For years, New York State has been taking small steps in the right direction. In 1977, the state decriminalized having small amounts of pot, making it a ticketable offense rather than a misdemeanor. But possession of marijuana in public view remains a misdemeanor.

Two years ago, New York’s Compassionate Care Act went into effect, allowing New Yorkers to get the medicine they need for a limited number of serious diseases. And that list has been gradually expanding; most recently it was announced that opioid use will be added as a qualifying condition. There are also bills that would increase patient access to medical marijuana.

New York is ready for the next step. It will be important to craft legislation that will address potential ill effects — educating police on identifying drivers who are high, and educating parents on the need to keep edible marijuana products out of the reach of children.
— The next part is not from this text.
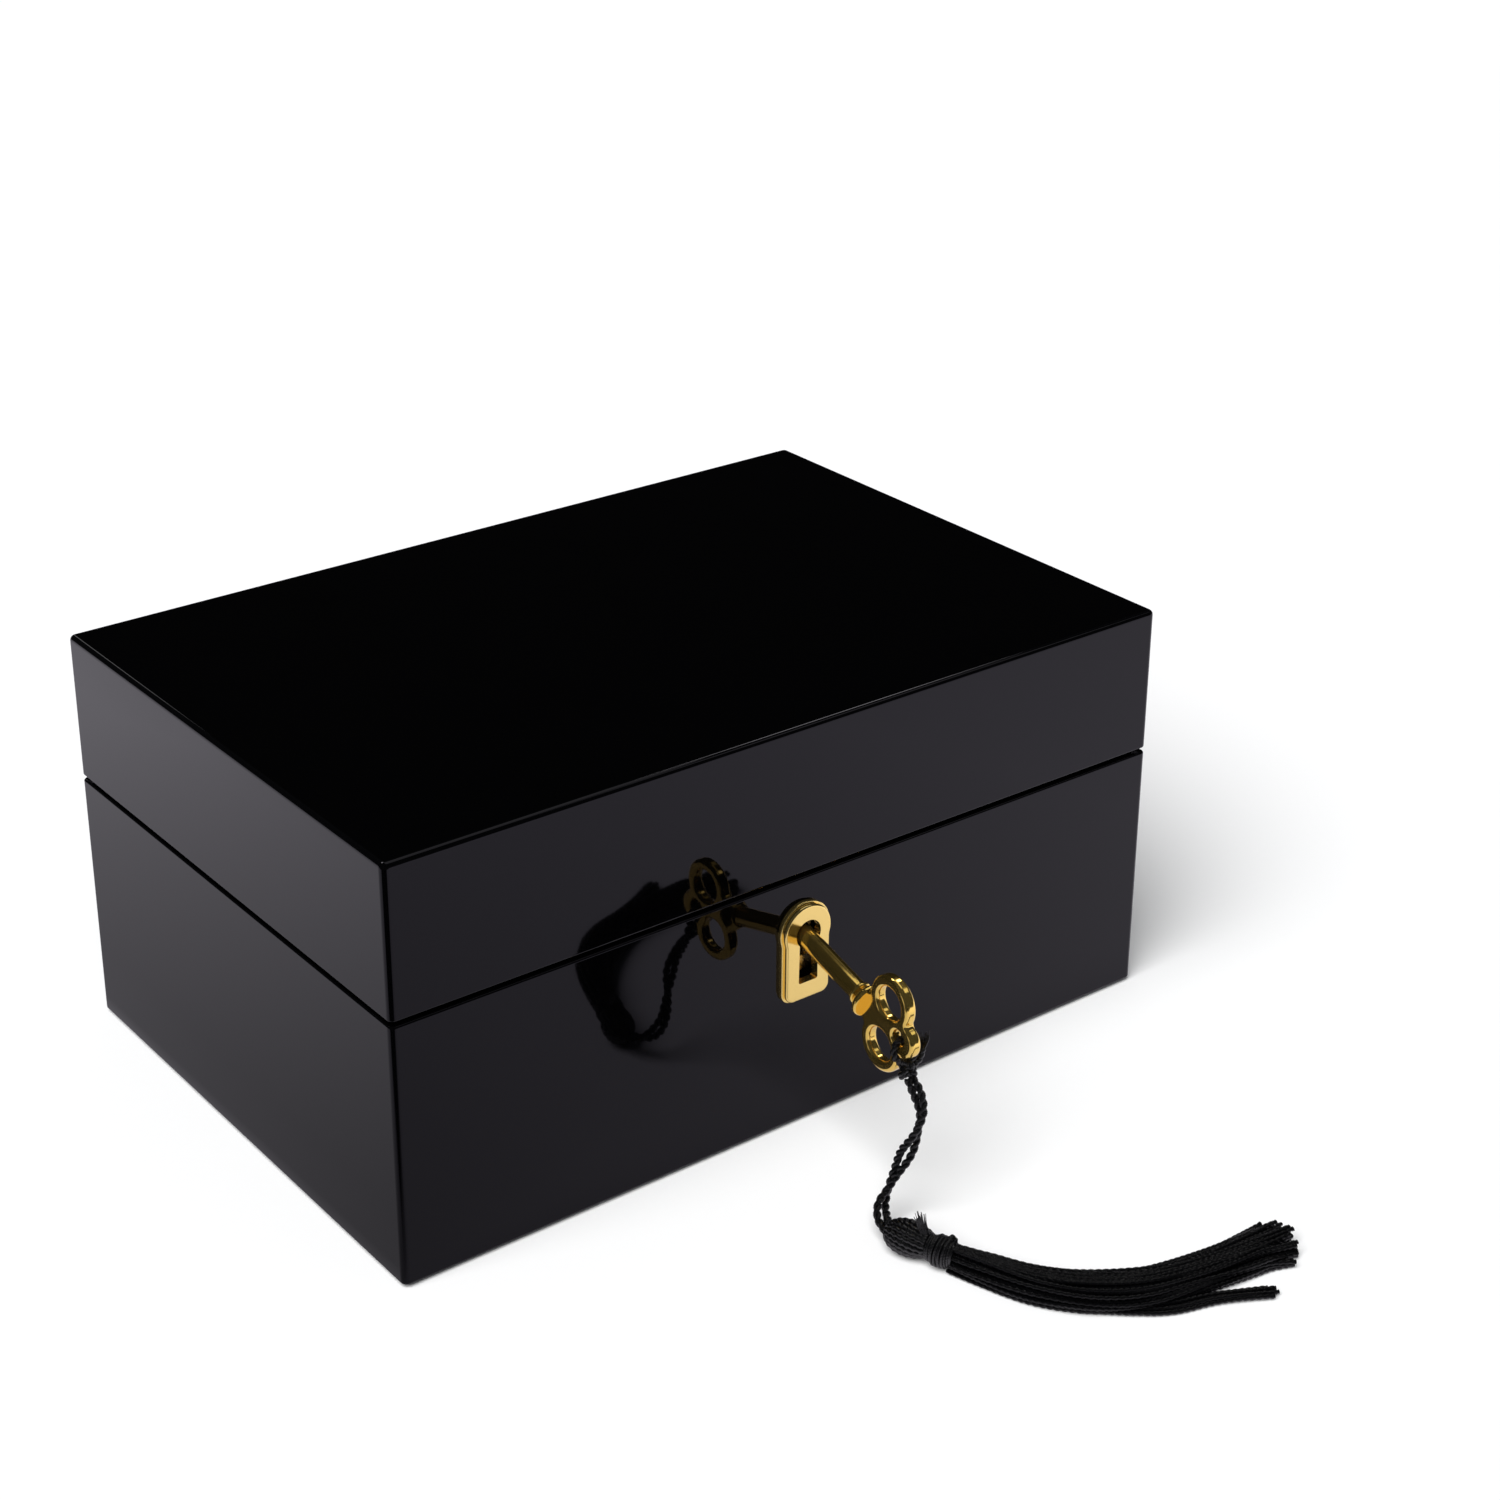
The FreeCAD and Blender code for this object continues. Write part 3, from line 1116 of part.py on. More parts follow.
def tassel_head():
    """The knotted head of the tassel, an egg lying on the table."""
    radius = HEAD_RADIUS
    mouth = HEAD_MOUTH_RADIUS
    neck = BINDING_END_RADIUS - TASSEL_SEAT
    bulge = HEAD_LENGTH * 0.5
    profile = [
        Part.LineSegment(Vec(0, 0, 0), Vec(mouth, 0, 0)).toShape(),
        Part.Arc(Vec(mouth, 0, 0), Vec(radius * 0.86, 0, bulge * 0.45), Vec(radius, 0, bulge)).toShape(),
        Part.Arc(Vec(radius, 0, bulge), Vec(radius * 0.93, 0, bulge * 1.55), Vec(neck, 0, HEAD_LENGTH)).toShape(),
        Part.LineSegment(Vec(neck, 0, HEAD_LENGTH), Vec(0, 0, HEAD_LENGTH)).toShape(),
        Part.LineSegment(Vec(0, 0, HEAD_LENGTH), Vec(0, 0, 0)).toShape(),
    ]
    head = Part.Face(Part.Wire(profile)).revolve(Vec(0, 0, 0), Vec(0, 0, 1), 360)
    return laid_on_table(head, 0.0, HEAD_RADIUS)


def laid_on_table(shape, start, height):
    """A turned form laid down in line with the tassel, its axis at the given height."""
    origin = CORD_ROUTE[-1].add(TASSEL_HEADING * start)
    origin.z = height + TABLE_CLEARANCE
    shape.Placement = FreeCAD.Placement(origin, FreeCAD.Rotation(Vec(0, 0, 1), TASSEL_HEADING))
    return shape


def tassel_binding():
    """The wound band that ties the tassel's neck."""
    end = BINDING_END_RADIUS
    profile = [
        Part.LineSegment(Vec(0, 0, 0), Vec(end, 0, 0)).toShape(),
        Part.Arc(Vec(end, 0, 0), Vec(BINDING_RADIUS, 0, BINDING_LENGTH / 2), Vec(end, 0, BINDING_LENGTH)).toShape(),
        Part.LineSegment(Vec(end, 0, BINDING_LENGTH), Vec(0, 0, BINDING_LENGTH)).toShape(),
        Part.LineSegment(Vec(0, 0, BINDING_LENGTH), Vec(0, 0, 0)).toShape(),
    ]
    band = Part.Face(Part.Wire(profile)).revolve(Vec(0, 0, 0), Vec(0, 0, 1), 360)
    return laid_on_table(band, HEAD_LENGTH, BINDING_AXIS_HEIGHT)


def bundle_section(place, heading, width, height):
    """A flat-bottomed oval across a bundle of threads that lies on the table."""
    side = Vec(0, 0, 1).cross(heading)
    lift = TABLE_CLEARANCE

    def at(across, up):
        return Vec(place.x + side.x * across * width, place.y + side.y * across * width, lift + up * height)

    return Part.Wire([
        Part.LineSegment(at(-0.38, 0), at(0.38, 0)).toShape(),
        Part.Arc(at(0.38, 0), at(0.5, 0.42), at(0.3, 0.87)).toShape(),
        Part.Arc(at(0.3, 0.87), at(0, 1), at(-0.3, 0.87)).toShape(),
        Part.Arc(at(-0.3, 0.87), at(-0.5, 0.42), at(-0.38, 0)).toShape(),
    ])


def bundle(stations):
    """A loft through the sections of one bundle of threads."""
    sections = []
    count = len(stations)
    for index, (place, width, height) in enumerate(stations):
        before = stations[max(index - 1, 0)][0]
        after = stations[min(index + 1, count - 1)][0]
        heading = after.sub(before)
        heading.normalize()
        sections.append(bundle_section(place, heading, width, height))
    return Part.makeLoft(sections, True, True)


def tassel_skirt():
    """The tassel's threads: one bundle, its fanned ends and a stray lock beside it."""
    neck = CORD_ROUTE[-1].add(TASSEL_HEADING * (HEAD_LENGTH + BINDING_LENGTH))
    first = (neck, SKIRT_START_WIDTH, SKIRT_START_HEIGHT)
    skirt = bundle((first,) + SKIRT_STATIONS)
    end, width, height = SKIRT_STATIONS[-1]
    heading = end.sub(SKIRT_STATIONS[-2][0])
    heading.normalize()
    side = Vec(0, 0, 1).cross(heading)
    count = len(LOCK_TIPS)
    for index, tip in enumerate(LOCK_TIPS):
        offset = ((count - 1) / 2 - index) * (width - LOCK_START_WIDTH) / count
        root = end.add(side * offset).sub(heading * LOCK_ROOT)
        lock = bundle(((root, LOCK_START_WIDTH, LOCK_HEIGHT), (tip, LOCK_END_WIDTH, LOCK_HEIGHT * 0.8)))
        skirt = skirt.fuse(lock)
    stray = bundle([(place, STRAY_WIDTH, STRAY_HEIGHT) for place in STRAY_LOCK])
    return skirt.fuse(stray).removeSplitter()


def all_nodes():
    """Every piece of the object by its name."""
    nodes = {}
    ring = base_ring()
    lining = base_lining_ring()
    tray = tray_ring()
    form = lid_form()
    lid_lining = lid_lining_ring()
    for side in SIDES:
        nodes["base_%s_wall" % side] = base_wall(ring, side)
        nodes["base_%s_lining" % side] = mitred(
            lining, side, INNER_HALF_LENGTH, INNER_HALF_DEPTH, LEDGE_WIDTH + 1, 0, BOX_HEIGHT)
        nodes["tray_%s_wall" % side] = mitred(
            tray, side, TRAY_HALF_LENGTH, TRAY_HALF_DEPTH, TRAY_WALL + 1, 0, BOX_HEIGHT)
        nodes["lid_%s_rail" % side] = lid_rail(form, side)
        nodes["lid_%s_lining" % side] = mitred(
            lid_lining, side, INNER_HALF_LENGTH, INNER_HALF_DEPTH, SKIN_THICKNESS + 1, 0, BOX_HEIGHT)
    nodes["base_bottom_panel"] = bottom_panel()
    nodes["base_felt"] = base_felt()
    nodes["base_floor_pad"] = floor_pad()
    nodes["lid_top_panel"] = lid_top(form)
    nodes["lid_bumpers"] = lid_bumpers()
    nodes["mirror_surround"] = mirror_surround()
    nodes["mirror_glass"] = mirror_glass()
    nodes["keyhole_escutcheon"] = keyhole_escutcheon()
    nodes["lock_case"] = lock_case()
    nodes["lock_cap"] = lock_cap()
    nodes["lock_hub"] = lock_hub()
    nodes["lock_bolt"] = lock_bolt()
    nodes["lock_screws"] = lock_screws()
    nodes["lock_strike"] = lock_strike()
    nodes["strike_screws"] = strike_screws()
    for name, sign in (("left", -1), ("right", 1)):
        nodes["hinge_%s_base_leaf" % name] = hinge_leaf(sign, "base")
        nodes["hinge_%s_lid_leaf" % name] = hinge_leaf(sign, "lid")
        nodes["hinge_%s_pin" % name] = hinge_pin(sign)
        nodes["tray_%s_ribbon" % name] = ribbon_pull(sign)
    nodes["hinge_base_screws"] = hinge_screws("base")
    nodes["hinge_lid_screws"] = hinge_screws("lid")
    nodes["tray_floor"] = tray_floor()
    nodes["tray_bay_wall"] = tray_bay_wall()
    nodes["tray_long_divider"] = tray_long_divider()
    nodes["tray_cross_divider"] = tray_cross_divider()
    nodes["tray_pads"] = tray_pads()
    nodes["ring_rolls"] = ring_rolls()
    nodes["key"] = key()
    nodes["cord_knot"] = cord_knot()
    nodes["tassel_cord"] = tassel_cord()
    nodes["tassel_head"] = tassel_head()
    nodes["tassel_binding"] = tassel_binding()
    nodes["tassel_skirt"] = tassel_skirt()
    return nodes


os.makedirs("parts", exist_ok=True)
for name, shape in all_nodes().items():
    if not shape.isValid() or not shape.Solids:
        print("check the solid of", name)
    shape.exportStep("parts/%s.step" % name)
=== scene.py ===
import logging
import math
import random
from dataclasses import dataclass, field
from enum import Enum
from typing import Iterable, Sequence

import bpy
import numpy as np
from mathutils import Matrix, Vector


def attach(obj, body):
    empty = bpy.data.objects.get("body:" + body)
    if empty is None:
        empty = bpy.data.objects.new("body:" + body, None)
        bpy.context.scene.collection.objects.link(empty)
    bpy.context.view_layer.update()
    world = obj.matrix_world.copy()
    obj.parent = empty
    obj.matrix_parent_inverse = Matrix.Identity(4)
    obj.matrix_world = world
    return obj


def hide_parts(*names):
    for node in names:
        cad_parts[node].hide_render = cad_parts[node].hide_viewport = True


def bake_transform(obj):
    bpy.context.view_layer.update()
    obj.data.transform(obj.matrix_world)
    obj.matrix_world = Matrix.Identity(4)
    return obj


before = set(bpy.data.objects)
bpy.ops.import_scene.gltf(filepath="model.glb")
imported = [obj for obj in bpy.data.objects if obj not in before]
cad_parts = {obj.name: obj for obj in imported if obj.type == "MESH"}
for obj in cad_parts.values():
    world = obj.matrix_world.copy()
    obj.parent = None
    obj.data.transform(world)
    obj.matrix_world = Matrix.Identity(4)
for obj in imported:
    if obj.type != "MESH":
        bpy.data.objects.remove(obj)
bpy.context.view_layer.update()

MM = 0.001
TURN = 2 * math.pi
LOG = logging.getLogger("jewellery_box")

Point = tuple[float, float, float]
Colour = tuple[float, float, float]
Socket = bpy.types.NodeSocket
Inputs = dict[str | int, object]

SIDES = ("front", "back", "left", "right")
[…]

Illegal marijuana is already here. It must be regulated so that the product New Yorkers use is safe. And, the proceeds that come from that should be used, as Soares suggested, to help balance the scales in the ever-widening gulf in our society between the rich and the poor, to help the communities most harmed by the unbalanced prosecution and incarceration.

Although data shows equal use of marijuana among racial groups, the July report notes a black person is almost four times more likely than a white person to be arrested for possession of marijuana. Soares noted that when “taking down entire criminal enterprises … many of those enterprises are rooted in suburban communities.”

The state’s illegal marijuana market is estimated to be $1.7 to $3.5 billion a year. That’s a lot of wealth that can be regulated and tapped for the public good.

Finally, another advantage is that legalizing marijuana could remove research restrictions in New York State, which would let researchers in the state add to the knowledge of both the benefits and risks. As the July report notes, “From the late 1800s until the 1930s, marijuana was generally considered a benign, medically efficacious substance that was sold in pharmacies and doctors’ offices throughout the United States to treat various ailments.”

In an Enterprise podcast in June, Dr. Kenneth Weinberg, with Cannabis Doctors of New York, spoke passionately about  how humans and other animals have endocannabinoid systems. When people aren’t making enough of their own cannabis, he said, for example those who suffer from multiple sclerosis, taking cannabis alleviates some of their symptoms.

He spoke with the frustration of the Catch-22 we’ve highlighted earlier — since research can’t be done, evidence can’t be gathered to progress with using cannabis for healing as it had been used for millennia, Weinberg said.

“What would happen if we could do that here?” he asked. He answered himself: “That would be stupendous.”